Plus ça change? The following description of a father and son attending a professional baseball game in (I think) 1912 comes from a work of fiction, but one that is generally agreed to have been excellently researched. The book was subsequently adapted into a Broadway show whose music has been played in DCI:

"The game began and almost immediately Father regretted the seats he had chosen. The players' every ragging curse could be heard clearly by his son. The team at bat shouted obscene taunts at the opposing pitcher. McGraw himself, the paternal figure and commander of his team, stood at third base unleashing the most constant and creative string of vile epithets of anyone. His strident caw could be heard throughout the park. The crowd seemed to match him in its passions. The game was close, with first one team then the other assuming the lead. A runner sliding into second base upended the Giant second baseman, who rose howling, limping in circles and bleeding profusely through his stocking. Both teams came running from their dugouts and the game was stopped for some minutes while everyone fought and rolled in the dirt and the crowd yelled its encouragement. An inning or two after the fight the Giant pitcher Marquand seemed to lose his control and threw the ball so that it hit the Boston batsman. The fellow rose from the ground and ran out toward Marquand waving his bat. Again the dugouts emptied and players wrestled with each other and threw their roundhouse punches and beat clouds of dust into the air. The audience this time participated by throwing soda pop bottles onto the field. ....
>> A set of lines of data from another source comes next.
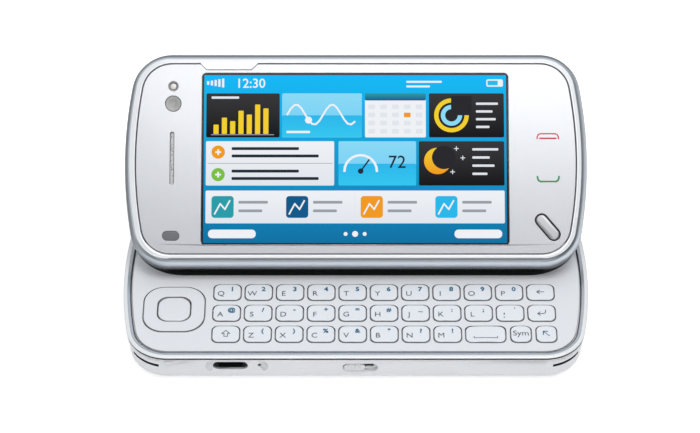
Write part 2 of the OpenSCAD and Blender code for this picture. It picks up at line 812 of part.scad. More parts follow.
module slide_carriage() {
    slot_deep = bar_in + tongue_w;
    color(steel_tone) translate([0, pivot_y, 0]) {
        both() difference() {
            union() {
                block([bar_in, carriage_front, plate_z], [bar_out, carriage_back, plate_z + plate_t]);
                for (s = [-1, 1]) carriage_ear(stay_x + s * (ear_in + ear_t / 2));
                // barrel and its web
                block([barrel_x - barrel_w / 2, 0, plate_z],
                      [barrel_x + barrel_w / 2, 2, plate_z + plate_t + 0.3]);
                translate([0, 0, pivot_z])
                    rod_x(barrel_x - barrel_w / 2, barrel_x + barrel_w / 2, barrel_r);
            }
            // groove for the inner plate's tongue
            block([bar_in - over, carriage_bar, tongue_z - tongue_t / 2 - run_gap],
                  [slot_deep + 0.15, carriage_back + over, tongue_z + tongue_t / 2 + run_gap]);
            translate([0, 0, pivot_z]) rod_x(0, bar_out, hinge_pin_r);
        }
        block([-bar_in - 0.5, carriage_front, plate_z], [bar_in + 0.5, carriage_bar, plate_z + plate_t]);
    }
}

// ear with the long hole in which the stay arm's lower pin runs
module carriage_ear(x) {
    difference() {
        block([x - ear_t / 2, ears_front, plate_z + plate_t - 0.2],
              [x + ear_t / 2, carriage_back, pivot_z + stay_t / 2]);
        long_hole(x);
    }
}

module long_hole(x) {
    r = stay_pin_r + run_gap;
    translate([x - ear_t, 0, pivot_z]) {
        translate([0, stay_back_open, 0]) rod_x(0, 2 * ear_t, r);
        translate([0, 2 * stay_len, 0]) rod_x(0, 2 * ear_t, r);
        block([0, stay_back_open, -r], [2 * ear_t, 2 * stay_len, r]);
    }
}

module hinge_pins() {
    color(chrome_tone) both() translate([0, pivot_y, pivot_z])
        rod_x(barrel_x - barrel_w / 2 - 1.6, barrel_x + barrel_w / 2 + 1.6, hinge_pin_r);
}

module stay_arms() {
    color(chrome_tone) both() translate([stay_x, pivot_y, pivot_z]) rotate([lid_tilt, 0, 0])
        translate([0, stay_len, 0]) rotate([-2 * lid_tilt, 0, 0]) {
            rod_x(-stay_w / 2, stay_w / 2, stay_t / 2);
            translate([0, stay_len, 0]) rod_x(-stay_w / 2, stay_w / 2, stay_t / 2);
            block([-stay_w / 2, 0, -stay_t / 2], [stay_w / 2, stay_len, stay_t / 2]);
            rod_x(-stay_w / 2 - 1, stay_w / 2 + 1, stay_pin_r);
            translate([0, stay_len, 0]) rod_x(-stay_w / 2 - 1, stay_w / 2 + 1, stay_pin_r);
        }
}

// ---- lid, drawn closed and moved by on_lid ----
module lid_bezel() {
    r = rim_w - rim_land;
    layers = concat([[0, seam_z]],
                    [for (a = [0:10:90]) [r * (1 - cos(a)), top_z - r + r * sin(a)]]);
    color(chrome_tone) on_lid() {
        difference() {
            slab(layers);
            raise(seam_z - over, face_seat_z) outline(lid_wall);
            raise(face_seat_z - thin, top_z) outline(rim_w + face_gap + face_lip);
            raise(face_z, top_z + over) outline(rim_w);
            translate([menu_x, menu_y, 0]) rotate(menu_slant) raise(face_seat_z - over, face_z + thin)
                pill(menu_len + 2 * menu_ledge + 0.4, menu_w + 2 * menu_ledge + 0.4);
            hinge_pockets();
        }
        // tab at the top of the frame
        raise(face_seat_z, top_z) tab_shape(0);
    }
}

module tab_shape(grow) {
    y1 = half_d - rim_w;
    w = tab_w / 2 + grow;
    translate([tab_x, 0]) polygon([[-w, y1 + 0.4], [-w, y1], [-w + tab_d, y1 - tab_d - grow],
                                   [w - tab_d, y1 - tab_d - grow], [w, y1], [w, y1 + 0.4]]);
}

module face_plate() {
    color(pearl) on_lid() difference() {
        raise(face_z, top_z) outline(rim_w + face_gap);
        raise(face_z - over, top_z + over) {
            tab_shape(face_gap);
            translate([screen_x, screen_y])
                rounded(glass_w, glass_d, 1.2);
            translate([menu_x, menu_y]) rotate(menu_slant)
                pill(menu_len + 2 * key_gap, menu_w + 2 * key_gap);
            translate([sensor_x, front_cam_y]) circle(front_cam_r + 0.05);
            translate([sensor_x, light_y]) circle(light_r + 0.05);
            translate([sensor_x - 0.2, ear_y]) rotate(90) pill(ear_len, ear_w);
            translate([sensor_x - 0.3, near_y]) pill(near_len, near_w);
        }
    }
}

module display() {
    color(dark) on_lid() translate([screen_x, screen_y, 0]) {
        raise(face_z - 0.05 - module_t, face_z - 0.05) rounded(module_w, module_d, 1);
        raise(face_z - 0.06, top_z - 0.05)
            rounded(glass_w - 2 * glass_gap, glass_d - 2 * glass_gap, 1.1);
    }
}

module lid_back_cover() {
    r = hinge_edge_r;
    layers = [for (a = [90:-15:0]) [r * (1 - cos(a)), lid_z + r * (1 - sin(a))]];
    color(white_shell) on_lid() {
        difference() {
            union() {
                difference() {
                    slab(layers);
                    raise(lid_floor_z, top_z) outline(lid_wall);
                }
                both() {
                    pocket_housing();
                    barrel_cheeks();
                    for (s = [-1, 1]) translate([36, s * 18, bay_roof_z])
                        cylinder(h = face_z - 0.05 - module_t - bay_roof_z, r = 1.6);
                }
            }
            // bay for the sliding plates
            block([-bar_out - 0.5, pivot_closed_y - 0.9, lid_z - over],
                  [bar_out + 0.5, sled_back - sled_travel + 0.5, bay_roof_z]);
            hinge_pockets();
            both() translate([0, pivot_closed_y, pivot_z])
                rod_x(barrel_x - barrel_w / 2 - 2.1, barrel_x + barrel_w / 2 + 2.1, hinge_pin_r + run_gap);
            both() stay_pocket();
        }
    }
}

// room for the carriage's barrels, open below
module hinge_pockets() {
    both() translate([0, pivot_closed_y, pivot_z]) {
        x0 = barrel_x - barrel_w / 2 - 0.15;
        x1 = barrel_x + barrel_w / 2 + 0.15;
        rod_x(x0, x1, barrel_r + 0.2);
        block([x0, -1.5, -3], [x1, 3, 0]);
    }
}

module barrel_cheeks() {
    translate([0, pivot_closed_y, pivot_z]) for (s = [-1, 1])
        translate([barrel_x + s * (barrel_w / 2 + 1.1), 0, 0]) difference() {
            block([-0.9, -0.89, bay_roof_z - pivot_z], [0.9, 1.5, 1.3]);
            rod_x(-over, over, hinge_pin_r + run_gap);
        }
}

module pocket_housing() {
    translate([stay_x, pivot_closed_y, pivot_z])
        block([-stay_w / 2 - pocket_wall, pocket_front - 0.7, bay_roof_z - pivot_z],
              [stay_w / 2 + pocket_wall, pocket_back + 0.5, pocket_roof + pocket_skin]);
}

module stay_pocket() {
    w = stay_w / 2 + 0.15;
    translate([stay_x, pivot_closed_y, pivot_z]) {
        block([-w, pocket_front, -3], [w, pocket_back, pocket_roof]);
        wide = ear_in + ear_t + 0.2;
        block([-wide, ears_front - 0.5, -3], [wide, pocket_back, pocket_roof]);
        translate([0, stay_len, 0]) rod_x(-stay_w / 2 - 1.2, stay_w / 2 + 1.2, stay_pin_r + run_gap);
    }
}

module lid_electronics() {
    color(board_green) on_lid() {
        block([sensor_x - sensor_board[0], -lid_board_y, board_z],
              [sensor_x + sensor_board[1], lid_board_y, board_z + board_t]);
        block([menu_x - menu_board[0], -lid_board_y, board_z],
              [menu_x + menu_board[1], menu_board[2], board_z + board_t]);
    }
    color(dark) on_lid() {
        z = board_z + board_t - thin;
        translate([sensor_x, front_cam_y, z]) cylinder(h = top_z - 0.1 - z, r = front_cam_r);
        translate([sensor_x, light_y, z]) cylinder(h = top_z - 0.05 - z, r = light_r);
        translate([sensor_x - 0.2, ear_y, 0]) raise(z, face_z - 0.02) rounded(3.4, ear_len + 1, 0.8);
        translate([sensor_x - 0.3, near_y, 0]) raise(z, top_z - 0.05) pill(near_len - 0.1, near_w - 0.1);
        translate([menu_x, menu_y, z]) cylinder(h = menu_low - menu_stroke - 0.05 - z, r = 1.5);
    }
}

module menu_key() {
    color(chrome_tone) on_lid() translate([menu_x, menu_y, 0]) rotate(menu_slant) {
        raise(menu_low + menu_foot / 2, top_z + menu_up) pill(menu_len, menu_w);
        raise(menu_low, menu_low + menu_foot) pill(menu_len + 2 * menu_ledge, menu_w + 2 * menu_ledge);
    }
}

// ---- edge keys ----
module volume_key() {
    color(chrome_tone) translate([volume_x, 0, edge_z]) {
        rotate([-90, 0, 0]) raise(back_y - volume_deep, back_y + edge_key_up)
            edge_key_shape(volume_len, 0);
        // round boss on which the key rocks
        translate([0, back_y - volume_deep, -edge_key_h / 2])
            cylinder(h = edge_key_h, r = volume_boss_r);
    }
}

module shutter_key() {
    color(chrome_tone) translate([shutter_x, 0, edge_z]) {
        rotate([-90, 0, 0]) raise(back_y - edge_key_deep, back_y + edge_key_up)
            edge_key_shape(shutter_len, 0);
    }
}

module power_key() {
    color(chrome_tone) translate([0, power_y, edge_z]) {
        rotate([90, 0, -90]) raise(left_x - edge_key_deep, left_x + edge_key_up)
            edge_key_shape(power_len, 0);
    }
}

module lock_switch() {
    x = lock_x - lock_slot_w / 2 + lock_w / 2 + 0.25;
    color(pearl) translate([x, 0, lock_z]) rotate([90, 0, 0]) {
        raise(half_d - wall_in - lock_deep + 0.05, half_d - wall_in + 0.15) difference() {
            pill(lock_w, lock_slot_h - 0.4);
        }
        raise(half_d - 3.4, half_d - wall_in - lock_deep + 0.1) circle(0.5);
    }
}

// ---- underside ----
module lens_cover() {
    half = lens_cover_d / 2;
    x0 = bay_x0 + 0.1;
    color(chrome_tone) {
        block([x0, -half, 0.1], [x0 + lens_cover_w, half, bay_deep - run_gap]);
        block([x0, -half - bay_groove + 0.1, 0.35 + run_gap],
              [x0 + lens_cover_w, half + bay_groove - 0.1, bay_deep - run_gap]);
    }
}

module battery_cover() {
    color(white_shell) raise(0.1, 0.1 + cover_t) cover_shape(0);
}

base_housing();
deck_plate();
base_trim();
battery();
main_board();
keymat();
ports_and_speakers();
rear_camera();
case_screws();
keycap_q();
keycap_w();
keycap_e();
keycap_r();
keycap_t();
keycap_y();
keycap_u();
keycap_i();
keycap_o();
keycap_p();
keycap_backspace();
keycap_a();
keycap_s();
keycap_d();
keycap_f();
keycap_g();
keycap_h();
keycap_j();
keycap_k();
keycap_l();
keycap_dot();
keycap_enter();
keycap_shift();
keycap_z();
keycap_x();
keycap_c();
keycap_v();
keycap_b();
keycap_n();
keycap_m();
keycap_space();
keycap_sym();
keycap_ctrl();
dpad_ring();
select_key();
slide_sled();
slide_carriage();
hinge_pins();
stay_arms();
lid_bezel();
face_plate();
display();
lid_back_cover();
lid_electronics();
menu_key();
volume_key();
shutter_key();
power_key();
lock_switch();
lens_cover();
battery_cover();
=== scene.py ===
import json
import math

import bmesh
import bpy
from mathutils import Matrix, Vector

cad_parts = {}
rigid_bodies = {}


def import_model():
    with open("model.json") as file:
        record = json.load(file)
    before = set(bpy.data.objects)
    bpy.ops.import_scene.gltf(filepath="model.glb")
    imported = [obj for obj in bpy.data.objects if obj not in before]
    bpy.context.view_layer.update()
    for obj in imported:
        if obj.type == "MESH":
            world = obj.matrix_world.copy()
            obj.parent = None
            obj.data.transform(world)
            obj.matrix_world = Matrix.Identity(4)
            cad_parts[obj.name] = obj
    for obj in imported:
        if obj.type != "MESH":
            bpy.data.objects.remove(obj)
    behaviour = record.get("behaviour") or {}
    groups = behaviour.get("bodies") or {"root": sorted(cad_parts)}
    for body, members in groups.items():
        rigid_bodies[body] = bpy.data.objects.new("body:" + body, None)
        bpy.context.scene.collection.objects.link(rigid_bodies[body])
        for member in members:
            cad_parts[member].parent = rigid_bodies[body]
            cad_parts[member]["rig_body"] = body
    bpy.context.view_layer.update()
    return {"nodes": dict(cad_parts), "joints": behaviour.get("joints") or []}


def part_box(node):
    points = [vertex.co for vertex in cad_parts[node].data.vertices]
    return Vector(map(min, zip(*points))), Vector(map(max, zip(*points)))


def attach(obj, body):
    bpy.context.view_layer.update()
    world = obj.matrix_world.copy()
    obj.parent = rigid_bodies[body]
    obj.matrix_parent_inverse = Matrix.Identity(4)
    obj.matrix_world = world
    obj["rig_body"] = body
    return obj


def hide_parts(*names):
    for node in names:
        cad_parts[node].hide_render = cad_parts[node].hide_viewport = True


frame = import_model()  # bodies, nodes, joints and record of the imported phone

bl_info = {
    "name": "Slider phone",
    "version": (1, 0, 0),
    "blender": (4, 5, 0),
    "location": "View3D > Sidebar > Slider phone",
    "description": "Dresses the CAD frame of a slider phone",
    "category": "Object",
}

MM = 0.001
QUARTER = math.pi / 2
JOINTS = {j["name"]: j for j in frame["joints"]}


def node_box(node):
    """Lowest and highest corner of a CAD node, in millimetres."""
    low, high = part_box(node)
    return low / MM, high / MM


def node_middle(node):
    """Middle of a CAD node's box, in millimetres."""
    low, high = node_box(node)
    return (low + high) / 2


def node_size(node):
    """Size of a CAD node's box, in millimetres."""
    low, high = node_box(node)
    return high - low


# ---- sizes read from the frame, in millimetres ----
TILT = -math.radians(JOINTS["lid_tilt"]["range_deg"][0])
PIVOT = Vector(JOINTS["lid_tilt"]["pos_m"]) / MM
PIVOT_CLOSED = PIVOT.y + JOINTS["lid_slide"]["range_m"][0] / MM
HALF_W, HALF_D, BASE_TOP = node_box("base_trim")[1]
TRIM_FOOT = node_box("base_trim")[0].z
DECK_IN = HALF_D - node_box("deck_plate")[1].y
DECK_FOOT = node_box("deck_plate")[0].z
KEY_TOP = node_box("keycap_g")[1].z
LID_Z = PIVOT.z - (PIVOT_CLOSED + HALF_D)
# moves what is drawn on the closed lid to the open, tilted lid
LID = (Matrix.Translation(PIVOT) @ Matrix.Rotation(TILT, 4, "X")
       @ Matrix.Translation((0, -PIVOT_CLOSED, -PIVOT.z)))
HERE = Matrix.Identity(4)


def length(name, description, default, least, most):
    """A size in metres that the panel can change."""
    return bpy.props.FloatProperty(name=name, description=description, default=default, min=least,
                                   max=most, subtype="DISTANCE", unit="LENGTH")


def angle(name, description, degrees, least, most):
    """An angle that the panel can change."""
    return bpy.props.FloatProperty(name=name, description=description,
                                   default=math.radians(degrees), min=least, max=most,
                                   subtype="ANGLE", unit="ROTATION")


def colour(name, description, default):
    """A colour that the panel can change."""
    return bpy.props.FloatVectorProperty(name=name, description=description, default=default,
                                         min=0, max=1, subtype="COLOR")


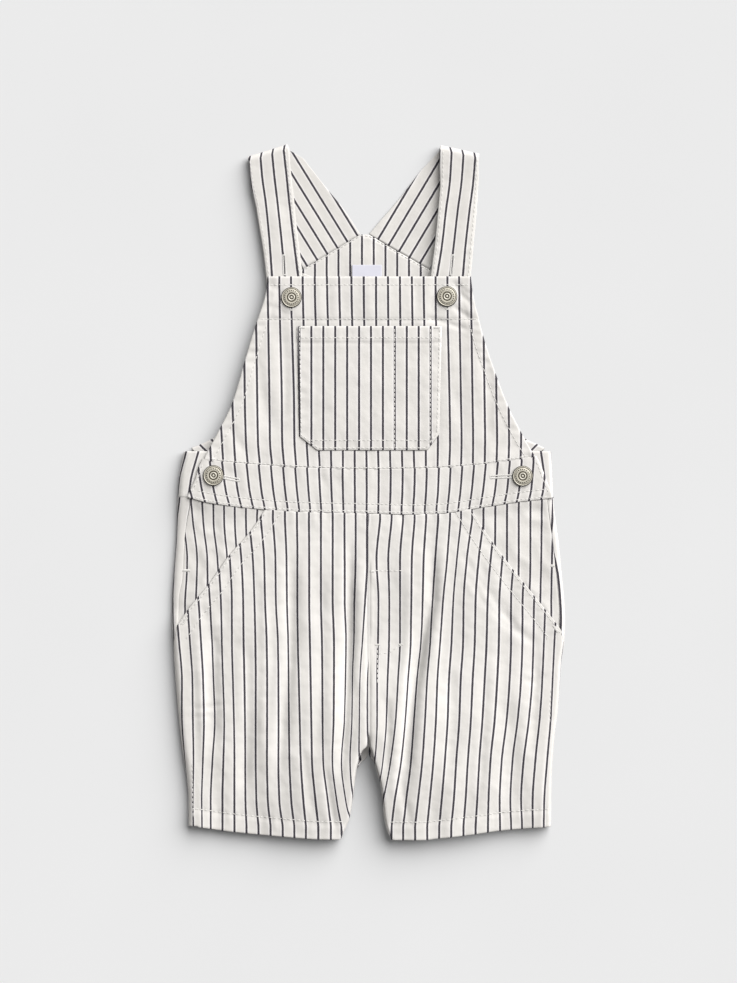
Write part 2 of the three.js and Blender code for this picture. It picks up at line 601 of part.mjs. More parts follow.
function bodice() {
  const low = ARMHOLE.y[0];
  const high = (side) => (side < 0 ? V_SEAM.y[0] : V_SEAM.y.at(-1));
  const end = (side) => (v) => {
    const y = lerp(high(side), low, v ** 0.6);
    return [armhole(side, y), y];
  };
  const [left, right] = [end(-1), end(1)];
  const top = (u) => {
    const x = lerp(V_SEAM.x[0], V_SEAM.x.at(-1), u);
    return [x, vSeam(x) - SEAM / 2];
  };
  const bottom = (u) => [lerp(left(1)[0], right(1)[0], u), BACK_BAND_TOP + SEAM * 1.3];
  const edges = {
    top,
    bottom,
    left: (v) => [left(v)[0], lerp(left(v)[1], bottom(0)[1], v ** 4)],
    right: (v) => [right(v)[0], lerp(right(v)[1], bottom(1)[1], v ** 4)],
  };
  const tip = [V_SEAM.x[1], V_SEAM.x[2]].map((x) => (x - V_SEAM.x[0]) / (V_SEAM.x[3] - V_SEAM.x[0]));
  const across = [0, 0.01, 0.03, 0.12, 0.24, 0.35, ...tip, 0.63, 0.75, 0.88, 0.97, 0.99, 1];
  const grid = patch(edges, across, shares(9), (x, y) => backLevel(Math.sign(x) || 1, x, y));
  addPiece('back_bodice', wallGeometry(grid, 1, evenly(CLOTH), evenly(CLOTH)), COTTON);
}

// Strip that faces the armhole, laid along its edge on the inside of the back
function armholeFacing(side) {
  const low = ARMHOLE.y[0] + 1.2;
  const high = side < 0 ? V_SEAM.y[0] - 3 : V_SEAM.y.at(-1) - 3;
  const edgePoint = (v) => {
    const y = lerp(low, high, v ** 2);
    return new THREE.Vector2(armhole(side, y) - side * 0.4, y);
  };
  const lift = CLOTH + SEAM;
  const grid = shares(11).map((v) => {
    const here = edgePoint(v);
    const ahead = edgePoint(Math.min(1, v + 0.02)).sub(edgePoint(Math.max(0, v - 0.02))).normalize();
    const inward = new THREE.Vector2(-side * Math.abs(ahead.y), -Math.abs(ahead.x));
    return shares(2).map((share) => {
      const point = here.clone().addScaledVector(inward, FACING_WIDTH * share);
      const y = Math.max(point.y, BACK_BAND_TOP + SEAM + (1 - share) * 0.8);
      return new THREE.Vector3(point.x, y, backLevel(side, point.x, y) + lift + 0.5 * (1 - v) ** 3);
    });
  });
  addPiece(`armhole_facing_${column(side, 'left', 'right')}`, wallGeometry(grid, side, evenly(CLOTH), evenly(CLOTH)), COTTON);
}

// Strap: flat up the back, over the shoulder fold and down the front to its end under the bib
function strap(side) {
  const name = column(side, 'left', 'right');
  const { back, fold, front } = STRAPS[name];
  const bend = (STRAP_LEVEL - FLOOR_MID) / 2;
  const [inner, outer] = [new THREE.Vector2(...fold.inner), new THREE.Vector2(...fold.outer)];
  const outward = inner.clone().sub(outer).normalize().rotateAround(new THREE.Vector2(), side < 0 ? Math.PI / 2 : -Math.PI / 2);
  const axis = [inner, outer].map((end) => end.clone().addScaledVector(outward, -bend - CLOTH / 2));
  const section = (a, b, z) => [new THREE.Vector3(a[0], a[1], z), new THREE.Vector3(b[0], b[1], z)];
  const stretch = (columns, z) => columns.inX.map((_, k) => section([columns.inX[k], columns.inY[k]], [columns.outX[k], columns.outY[k]], z));
  const sections = [...stretch(back, FLOOR_MID)];
  const foldSteps = 7;
  for (let k = 0; k <= foldSteps; k += 1) {
    const turn = lerp(-Math.PI / 2, Math.PI / 2, k / foldSteps);
    const ends = axis.map((end) => end.clone().addScaledVector(outward, bend * Math.cos(turn)).toArray());
    sections.push(section(ends[0], ends[1], FLOOR_MID + bend * (1 + Math.sin(turn))));
  }
  sections.push(...stretch(front, STRAP_LEVEL));
  const across = shares(4);
  const grid = sections.map(([a, b], k) => across.map((u) => {
    const point = a.clone().lerp(b, u);
    if (k === 0) point.y = vSeam(point.x) + SEAM / 2;
    return point;
  }));
  addPiece(`strap_${name}`, wallGeometry(grid, side, evenly(CLOTH), evenly(CLOTH)), COTTON);
}

function label() {
  const [left, right, top, bottom] = [-11.5, 9.4, 159.2, 141];
  const level = CLOTH + SEAM + LABEL_CLOTH / 2;
  const edges = {
    top: (u) => [lerp(left, right, u), top],
    bottom: (u) => [lerp(left, right, u), bottom],
    left: (v) => [left, lerp(top, bottom, v)],
    right: (v) => [right, lerp(top, bottom, v)],
  };
  const grid = patch(edges, shares(3), shares(3), () => level);
  addPiece('label', wallGeometry(grid, 1, evenly(LABEL_CLOTH), evenly(LABEL_CLOTH)), LABEL_SATIN);
}

// Tack button: a rimmed round head with a ring and a sunk middle, on a shank
function button({ name, x, y, seat, foot }) {
  const base = seat + SEAM;
  const profile = [
    [0, foot + SEAM], [SHANK_RADIUS, foot + SEAM], [SHANK_RADIUS, base], [BUTTON_RADIUS - 0.6, base],
    [BUTTON_RADIUS, base + 0.8], [BUTTON_RADIUS - 0.5, base + 1.8], [BUTTON_RADIUS - 1.3, base + 1.5],
    [3.9, base + 1.6], [3.4, base + 2.3], [2.4, base + 2.3], [1.9, base + 1.5], [0, base + 1.3],
  ].map(([radius, z]) => new THREE.Vector2(radius, z));
  const geometry = new THREE.LatheGeometry(profile, 20);
  geometry.rotateX(Math.PI / 2);
  geometry.translate(x, y, 0);
  addPiece(name, geometry, PEWTER);
}

for (const side of [-1, 1]) {
  legs(side);
  pocketFacing(side);
  armholeFacing(side);
  strap(side);
}
waistbandFront();
waistbandBack();
bib();
bibPocket();
bodice();
label();
BUTTONS.forEach(button);

export default shortalls;
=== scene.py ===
# Baby shortalls in striped cotton twill, laid flat with the front up
# Sizes and tables are in millimetres. X runs to the right, Y towards the shoulders, Z up.
import math

import bpy
import numpy as np
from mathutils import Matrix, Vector
from mathutils.bvhtree import BVHTree


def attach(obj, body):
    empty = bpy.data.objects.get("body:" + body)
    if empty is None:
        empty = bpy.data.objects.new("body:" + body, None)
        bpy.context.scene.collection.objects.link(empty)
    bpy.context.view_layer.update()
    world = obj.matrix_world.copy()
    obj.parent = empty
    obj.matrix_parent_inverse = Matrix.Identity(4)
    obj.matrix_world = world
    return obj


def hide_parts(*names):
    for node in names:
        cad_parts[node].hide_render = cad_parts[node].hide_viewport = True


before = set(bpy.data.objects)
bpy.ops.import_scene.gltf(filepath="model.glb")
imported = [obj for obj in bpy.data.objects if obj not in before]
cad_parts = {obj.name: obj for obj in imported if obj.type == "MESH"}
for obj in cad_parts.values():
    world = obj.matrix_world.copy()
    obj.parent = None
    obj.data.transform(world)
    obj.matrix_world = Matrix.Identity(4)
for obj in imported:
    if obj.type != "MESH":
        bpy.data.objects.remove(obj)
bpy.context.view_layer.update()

MM = 0.001

# Real sizes of the garment
CLOTH = 0.8  # one layer of twill
SEAM = 0.06  # where two panels butt together at a seam
TUCK = 2.6  # seam allowance that runs on under the neighbouring panel
FLOOR_LEVEL = 0.6  # middle of the layer that lies on the surface
TOP = 9.4  # middle of the front layer
WAISTBAND_LEVEL = 9.6
POCKET_LEVEL = 10.35
LAP_LEVEL = 7.8  # back waistband under the front
FACING_LEVEL = 8.45  # pocket facing, close under the slanted edge
STRAP_LEVEL = 7.6
OUTLINE_INSET = 0.6  # from the outline in to the middle of the turned cloth
INSEAM_ROLL = 1.6
PAST_ROLL = 2.0  # cloth beyond the rolled side that the folds don't reach
SLANT_STRIP = 2.2  # strip along the pocket's slanted edge that lies flat
BACK_WAIST_Y = -4.0
BACK_BAND_TOP = 28.0
TAB_END = 93.0
STRIPES_ROUND = 34  # whole repeats from one end of the back waistband to the other
POCKET_UNDERLAP = 9.0
FRONT_CROTCH_Y = -177.4
BACK_CROTCH_Y = -186.0
LEG_SWELL = 1.2
LEG_CREASE_DEPTH = 1.15
HEM_SAG = 3.0  # the legs slope down to the hem
INSEAM_LIFT = 7.6  # the cloth puffs up towards the crotch and the inseams
BIB_TOP_Y = 150.3
FACING_WIDTH = 11.0
STRIPE_REPEAT = 8.4  # from one woven stripe to the next
STRIPE_WIDTH = 1.5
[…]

Father remembered the baseball at Harvard twenty years before, when the players addressed each other as Mister and played their game avidly, but as sportsmen, in sensible uniforms before audiences of collegians who rarely numbered more than a hundred. He was disturbed by his nostalgia. He'd always thought of himself as a progressive. He believed in the perfectability of the republic. ... But the air in this ball park open under the sky smelled like the back room of a saloon. Cigar smoke filled the stadium and, lit by the oblique rays of the afternoon sun, indicated the voluminous cavern of air in which he sat pressed upon as if by a foul universe, with the breathless wind of a ten-thousand-throated chorus in his ears shouting its praise and abuse."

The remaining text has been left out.